Ophüls finds a style and tone perfectly suited to his screenplay. Opening on its title character's hand as she flits through her cavernous wardrobe looking for just the right outfit to wear for the day, the director introduces us to a world where impressions are everything — and more importantly, a world where those impressions can be picked and chosen as easily as you would an article of clothing. The fickle Madame Louise (Danielle Derrieux) — her last name is never mentioned — is eager to pawn off a pair of heart-designed diamond earrings, and the jeweler who sold them to her husband, General Andre (Charles Boyer), is more than happy to buy them back. When her white lie turns into a full-blown robbery accusation, however, the jeweler feels compelled to tell the General about his wife's deception.

Thus begins a connect-the-dots game of possession, loss and reunion, in which the Madame herself is used as a pawn between her husband and an altruistic Italian Count (Vittorio De Sica), with whom she begins an arm's-length love affair.

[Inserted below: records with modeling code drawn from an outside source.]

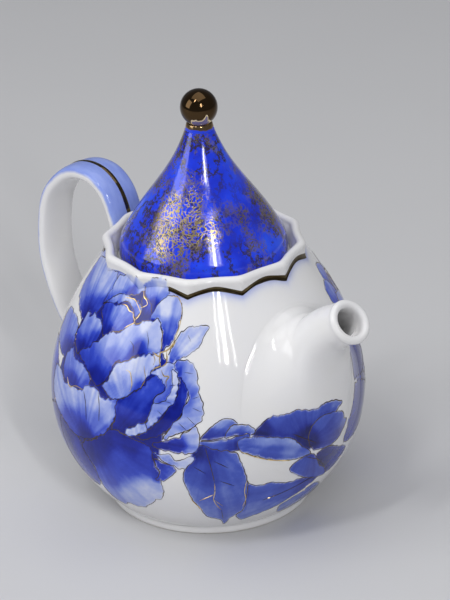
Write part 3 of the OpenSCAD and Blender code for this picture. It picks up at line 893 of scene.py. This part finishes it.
def carried_back(verts, facing):
    """Points of the spout that face the brush, moved back along it until they meet the belly."""
    moved = verts.copy()
    free = facing.copy()
    for step in np.arange(0, SPOUT_STANDS, 0.4):
        point = verts - BRUSH * step
        inside = np.hypot(point[:, 0], point[:, 1]) < belly_radius(point[:, 2]) + 0.1
        moved[free] = point[free]
        free &= ~inside
    return moved


def brush_reaches(place, normal):
    """Whether a point of the spout lies open to a brush coming straight from the front."""
    onto = Vector(BRUSH)
    if math.degrees(math.atan2(place.y, place.x)) - FRONT > FAR_SIDE or normal.dot(onto) <= 0:
        return False
    return SPOUT_TREE.ray_cast(place + normal * 0.3 * MM, onto)[0] is None


def laid(turn, s, lift, near=True):
    """Points of the painting on the belly, or on the spout where that stands in front."""
    points = on_surface(turn + FRONT, s, lift)
    for k in np.flatnonzero((turn > SPOUT_FROM) & (turn < SPOUT_TO)):
        onto = BRUSH if near else belly_normal(points[k])
        start = SPOUT_STANDS if near else FILLET_STANDS
        origin = Vector((points[k] + onto * start) * MM)
        hit, normal, _, _ = SPOUT_TREE.ray_cast(origin, Vector(-onto), start * MM)
        if hit is not None and (near or not brush_reaches(hit, normal)):
            points[k] = np.array(hit) / MM + np.array(normal) * lift
    return points


def on_outside(radius, height, turn):
    """Whether points lie on the outside; the inside of the pot and of the collar stays plain."""
    belly = radius > belly_radius(height) - 1.2
    wall = radius > wall_foot(turn + FRONT) - 0.3
    return belly | (wall & (height > crease_z(turn + FRONT) - 0.1))


def rim_crease_shade(turn, s):
    """Strength and evenness of the light blue painted shade that hangs below the gold line, in the
    crease under the fluted wall.
    """
    below = crease_s(turn + FRONT) - s
    # painted shade: strongest at the crease, fading over a few millimetres below it
    crease_shade = np.where(below > -0.6, 0.95 * np.exp(-(np.maximum(below, 0) / 3.4)**2), 0)
    return crease_shade, 0.8 + 0.2 * np.sin(np.radians(turn * 7)) * np.sin(np.radians(turn * 3 + 40))


def paint(piece):
    """Stores on every vertex how blue it is, how much blue covers the white, and if it is leaf."""
    verts = np.empty(len(piece.data.vertices) * 3)
    piece.data.vertices.foreach_get("co", verts)
    verts = verts.reshape(-1, 3) / MM
    radius = np.hypot(verts[:, 0], verts[:, 1])
    facing = np.zeros(len(verts), bool)
    if piece == spout:
        facing = np.array([brush_reaches(v.co, v.normal) for v in piece.data.vertices])
        verts = carried_back(verts, facing)
    turn, s = surface_place(verts)
    outside = on_outside(radius, verts[:, 2], turn)
    x = turn * FLAT
    # painted shade: light blue laid into the crease under the gold line, fading downward
    crease_shade, drift = rim_crease_shade(turn, s)
    cover = crease_shade * drift
    tone = 0.26 * crease_shade
    leaf = np.zeros(len(x))
    for shape in SHAPES:
        depth = shape.inside(x, s)
        if not shape.near:
            depth[facing] = -9
        # what is already painted darkens towards the edge of what lies over it
        near = depth > -6
        gap = -np.minimum(depth[near], 0)
        tone[near] += 0.22 * np.exp(-gap / 1.6) * cover[near] * (gap > 0)
        k = np.flatnonzero(depth > -0.5)
        if len(k) == 0:
            continue
        share = np.clip(depth[k] / 0.7 + 0.5, 0, 1)
        own = shape.tone(x[k], s[k]) - 0.10 * np.exp(-np.maximum(depth[k], 0) / 0.9)
        tone[k] += (np.clip(own, 0.02, 1) - tone[k]) * share
        cover[k] += (1 - cover[k]) * share
        leaf[k] += (shape.leaf - leaf[k]) * share
    if piece == spout:
        channel = slice((1 + FILLET_ROWS + SHANK_ROWS) * SPOUT_STEPS, None)
        cover[channel] = 0
        cover *= ~facing | (s < WHITE_FROM)
    add_attribute(piece, "tone", np.clip(tone, 0, 1))
    add_attribute(piece, "cover", cover * outside)
    add_attribute(piece, "leaf", leaf)


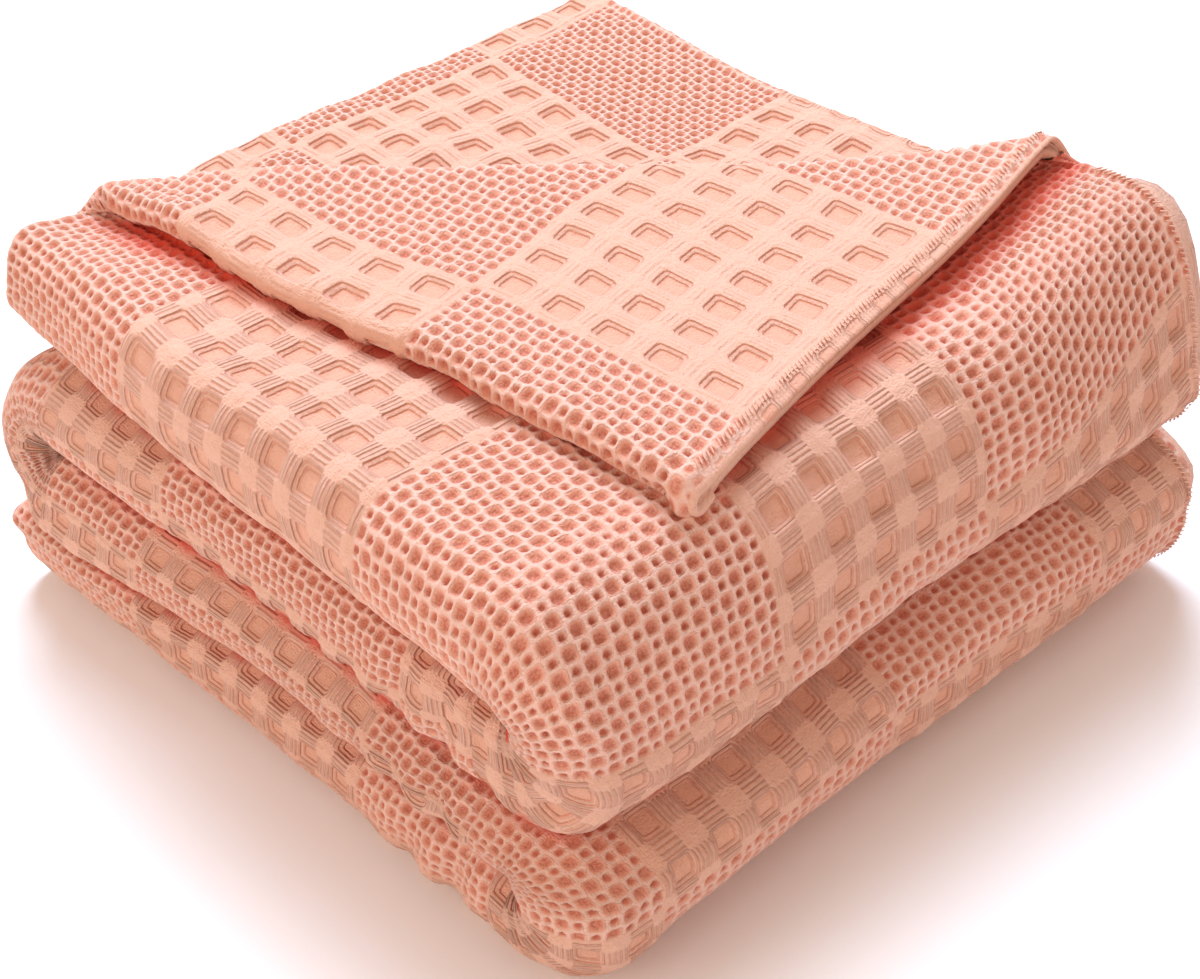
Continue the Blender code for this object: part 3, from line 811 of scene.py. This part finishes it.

As the earrings fall into and out of the possession of the main characters, they become a symbol as portentous — and ultimately as empty — as the briefcase in Pulp Fiction, an object to which the characters in the film assign significance whenever they need to. Even when the film is at its most swooning — marvel at the way the Madame's torn-up love letters transition into a scene of gently falling snow — you get the feeling that her affair with the count is precious to her just because it's something she knows she can never have.

And Ophuls never lets you forget the ushers, shopboys, maids and servants who tend to these fabulously wealthy people: They're there at the front of every gorgeously composed frame, opening and closing doors and then offering cutting remarks just out of earshot. Along with Jean Renoir or Robert Altman (on a good day), he's one of the most democratic directors ever. You get the feeling that any character who glides across the screen could, without notice, commandeer the film: When we're introduced to the General's mistress (the deliciously trampy Lia Di Leo), she literally walks off with the storyline, taking an unexpected detour to Constantinople to booze it up at the casino and pawn the earrings for more chips on the roulette wheel (her chosen number being, not coincidentally, 13).

You can see Ophüls' influence on everyone from Martin Scorsese to the aforementioned Altman, as his incredibly mobile camera glides in and out of rooms, up flights of stairs and through windows — the technique on display here is something we've seen so much in the last 50 years, directors have begun to take it for granted (Smokin' Aces, anyone?). But one of the joys of Earrings is that it's not only film-geeks who can sit back and get lost in the commanding, natural manner of the director's storytelling: Even as it leaves questions deliberately unanswered and emotions crushingly unresolved, it's hard not to walk out of Earrings feeling strangely satisfied.

 

Showing at the Detroit Film Theatre (inside the DIA, 5200 Woodward Ave., Detroit; 313-833-3237), at 7 p.m. on Friday and Saturday, April 6-7, and at 4 and 7 p.m. on Sunday, April 8.